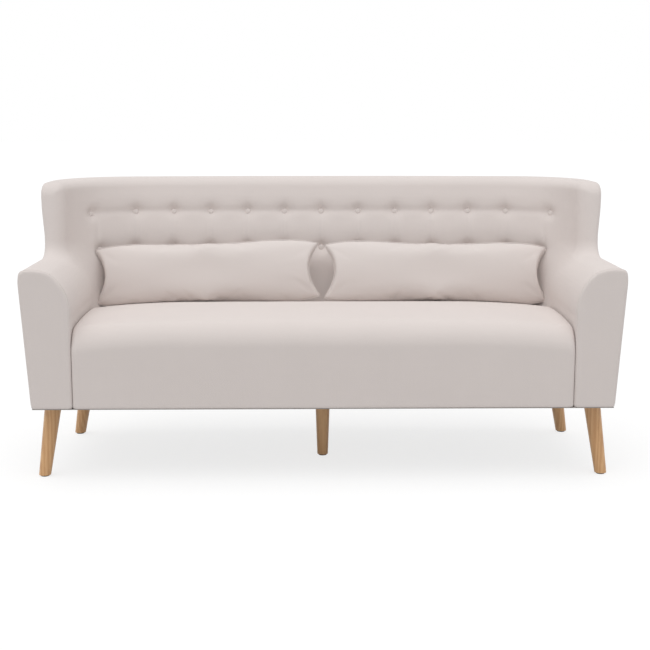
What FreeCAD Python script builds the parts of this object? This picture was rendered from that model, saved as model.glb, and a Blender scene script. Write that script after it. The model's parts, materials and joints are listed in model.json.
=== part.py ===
"""Three-seat sofa with a winged, buttoned back, two loose cushions and turned wooden legs.

Frame: X to the right of a person facing the sofa, Y to the rear, Z up.
The origin lies on the floor, midway between the sides and midway between front and rear.
Sizes are in millimetres. Each piece is written to parts/NODE.step.
"""
import FreeCAD, Part
import math
import os

V = FreeCAD.Vector

# ---------------------------------------------------------------- body
sofa_depth = 800.0           # front of the arms to the rear of the back
back_height = 880.0          # floor to the top of the back
underside_z = 225.0          # floor to the dust cover
seat_half_width = 760.0      # centre line to the inside of an arm
outside_rake = 90.0          # how far the rear face leans back on its way up
outside_bow_radius = 8500.0  # gentle plan curve of the rear face
outside_corner_radius = 260.0
wing_reach = 148.0           # inside of an arm to the outside of a wing, at the top
# the back's top edge rolls over in flats: drop below the top, and how far it has pulled in there
top_roll = ((26.0, 0.0), (9.0, 6.0), (0.0, 20.0))
cover_seam_depth = 30.0      # seam on a wing's front edge to the outside of the wing

cover_t = 2.0                # upholstery cloth with its lining
board_t = 4.0                # hardboard under the outside cloth
rail_t = 40.0                # thickness of the back frame
webbing_t = 2.0
dust_cover_t = 1.5

# ---------------------------------------------------------------- inside of the back
back_foot_forward = 15.0     # the inside back starts this far ahead of the seat's rear edge
back_foot_z = 450.0
back_top_thickness = 115.0
wing_inset = 75.0            # inside of an arm to the inside of a wing
inside_corner_radius = 280.0
wing_front_low = 345.0       # front of the sofa to the wing's front edge, at wing_low_z
wing_low_z = 650.0
wing_front_high = 400.0      # the same at the top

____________

» **Work instructions**: Reproduce only the lines from the top of the material through the one bearing "V = FreeCAD.Vector", each exactly as it stands.

» **Solution for this task**:
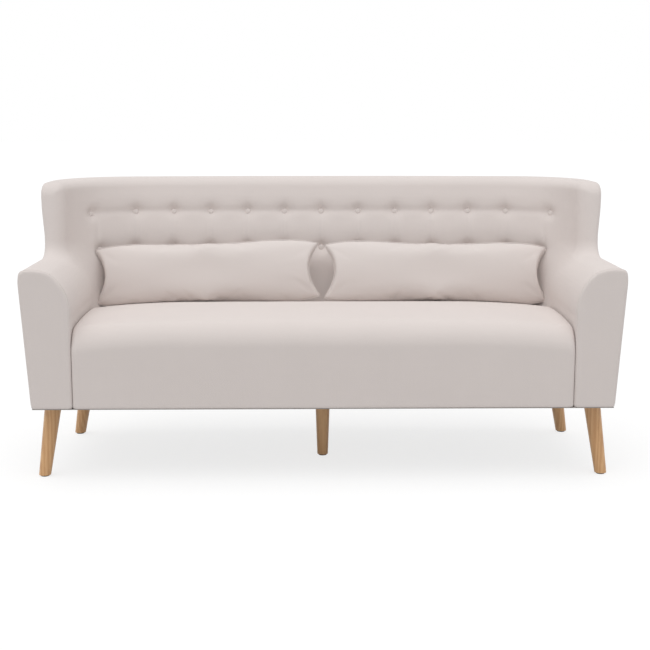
What FreeCAD Python script builds the parts of this object? This picture was rendered from that model, saved as model.glb, and a Blender scene script. Write that script after it. The model's parts, materials and joints are listed in model.json.
=== part.py ===
"""Three-seat sofa with a winged, buttoned back, two loose cushions and turned wooden legs.

Frame: X to the right of a person facing the sofa, Y to the rear, Z up.
The origin lies on the floor, midway between the sides and midway between front and rear.
Sizes are in millimetres. Each piece is written to parts/NODE.step.
"""
import FreeCAD, Part
import math
import os

V = FreeCAD.Vector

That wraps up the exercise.